Fin 2023, j’ai lancé une mission d’information visant à intégrer la notion de consentement dans la définition pénale du viol. Après 15 mois de travaux, la députée écologiste Marie-Charlotte Garin et moi-même avons remis notre rapport le 21 janvier dernier, avec en parallèle une proposition de loi pour changer la définition pénale du viol et des agressions sexuelles, selon quatre axes : introduire la notion de non-consentement (permettant de distinguer la sexualité de la violence), conserver les quatre critères actuels qui sont le recours à «la violence, la menace, la contrainte et la surprise», apprécier l’absence de consentement au regard des circonstances environnantes, préciser les cas où le consentement ne saurait être déduit. C’est-à-dire que le consentement doit être «donné librement», peut être «retiré avant ou pendant l’acte à caractère sexuel» et ne peut être «déduit du silence ou de l’absence de résistance de la personne». Aujourd’hui le droit pénal définit le viol par une réaction de la victime : or dans 70% des cas, le viol se passe dans l’environnement connu, avec une stratégie d’emprise de l’agresseur qui va la mettre en état de sidération et donc de non-réaction. 8 victimes sur 10 ne portent pas plainte.
Selon vous, quelle est la clé pour combattre les violences sexuelles et sexistes ?
Le levier de l’égalité entre les femmes et les hommes, c’est l’éducation. Le nouveau programme EVARS, éducation à la vie affective et relationnelle, et à la sexualité, sera lancé en septembre 2025. L’objectif est de permettre dès la maternelle une meilleure connaissance de soi et de son corps et d’apprendre le respect des autres. Il sera évolutif entre le 1er et le 2nd degrés : la sexualité ne sera abordée qu’à partir du collège. 160 000 enfants seraient victimes d’inceste dont la majorité ont moins de 5 ans.

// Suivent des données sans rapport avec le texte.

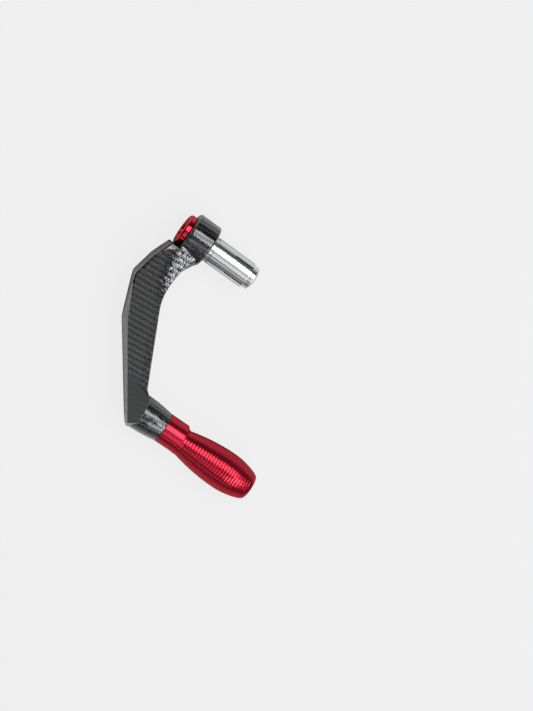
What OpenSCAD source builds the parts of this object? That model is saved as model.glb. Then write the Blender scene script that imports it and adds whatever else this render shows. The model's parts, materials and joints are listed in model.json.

Donc à tous les détracteurs qui disent que cette éducation doit se faire uniquement au sein de la famille, c’est bien le rôle de l’Etat et de l’école de protéger les enfants et les éveiller sur ces questions. Aujourd’hui il y a une distorsion de l’éducation à la sexualité qui se fait beaucoup par le porno. On sait que l’âge moyen d’exposition est 11 ans, qu’ 1/4 des jeunes pensent qu’un rapport sexuel doit être violent et qu’ 1/4 des jeunes hommes pensent qu’une femme trouve du plaisir dans un rapport violent.
Des moments qui vous ont marquée depuis votre présidence ?
La constitutionnalisation de l’IVG le 4 mars 2024 : nous étions le premier pays au monde à le faire. Et lors des débats sur la retraite, le fait que les femmes gagnent 28% de moins que les hommes ; si on enlève la pension de réversion, l’écart est de 41%. La vie économique des femmes est vraiment un sujet important. En ce moment on assiste au niveau national et international à un recul de leurs droits concernant les combats d’égalité avec notamment le «backlash». Nous avons aussi une responsabilité à travers le monde, je vais d’ailleurs participer ce mois-ci à la 69e Commission de la condition de la femme des Nations Unies (CSW) à New-York.
La délégation aux droits des femmes compte combien d’hommes ?
Nous sommes 36 dont cinq hommes. Peu d’hommes sont engagés dans la défense des droits des femmes. C’est beaucoup une histoire de femmes et c’est dommageable. La culture machiste et sexiste est encore trop présente.
Des hommes vous ont encouragée à vous lancer en politique ?
Mon engagement, je le dois à deux hommes : Emmanuel Macron, qui le 8 mars 2017 a encouragé les femmes à se présenter aux Législatives dans les circonscriptions dites gagnables pour une assemblée paritaire, et mon conjoint qui m’a dit : «ça c’est pour toi, vas-y».
Pourquoi avoir choisi cette présidence ?
Sans que ce soit un étendard chez moi, la place des femmes a toujours fait partie de mes préoccupations. Avant d’être élue j’étais dans le management des ressources humaines où j’ai beaucoup accompagné des femmes. Une fois députée, je me suis dit que pour être considérée et entendue, il faut être en responsabilité. Lorsque Bérangère Couillard a été nommée secrétaire d’Etat en juillet 2022, j’ai saisi l’occasion. Je suis donc arrivée avec mon style : elle était plutôt militante féministe et je prône plutôt la culture de l’égalité. Je pense que le monde est meilleur quand il est en parité.